The dark side of mitochondrial activity
Mitochondria are recruited by stress to produce more energy in three direct and indirect ways, and can themselves influence the activity of the sympathetic nervous system and the HPA-axis. This is all necessary to cope with a stressor.
However, as with everything related to stress, there is a catch. This is that when mitochondria have to work hard for a longer period of time, they increase the production of byproducts of energy, which are free radicals. Free radicals are not only harmful to the mitochondria, but can also damage cells. Cells with damaged mitochondria will have less energy to execute their functions. Cell damage, in turn, can set off a cell-suicide program called apoptosis. Cells will die and this can lead to disease and fatigue.
To speak in stress-related terms, the body needs energy to restore homeostasis, or equilibrium. It seeks to reach equilibrium through a whole series of adaptations in the body, collectively referred to as “allostasis”. The amount of effort to be put in is known as “allostatic load”. Mitochondria will experience an allostatic load to bring bodily functions to equilibrium. When the allostatic load becomes too heavy, or is needed for a prolonged period of time such as in chronic stress, the mitochondria have to churn out an enormous amount of energy. This leads to production of free radicals, mitochondrial damage and eventually cell death.

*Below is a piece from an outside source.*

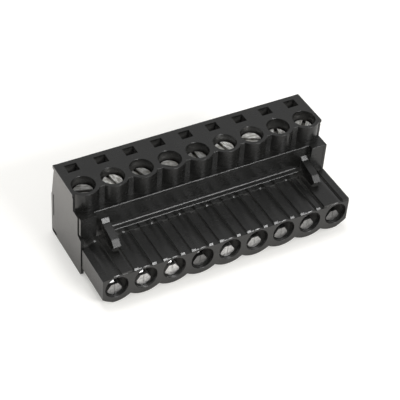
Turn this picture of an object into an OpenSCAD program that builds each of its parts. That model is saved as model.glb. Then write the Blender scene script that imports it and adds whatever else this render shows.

This may be the reason why many people under chronic stress feel exhausted or burned out. Surprisingly, a documented link between mitochondria function and burnout has apparently not been described in the scientific literature. However, mitochondria dysfunction is currently considered as one of several hypotheses explaining chronic fatigue syndrome.
Stress: focus on energy
Here at Stressinsight we believe that mitochondria and energy play an important part in stress and stress resilience. The generation and redistribution of energy during stress is a fantastic strategy to deal with stress as it arises. Chronic stress, however, could induce mitochondrial damage and consequently put health in danger. As mitochondrial functions can be measured in the laboratory, we would not be surprised to see more scientific publications appear in the future that report on mitochondrial damage as a consequence of chronic stress in the near future. This may have implications for how we look at chronic fatigue and burnout.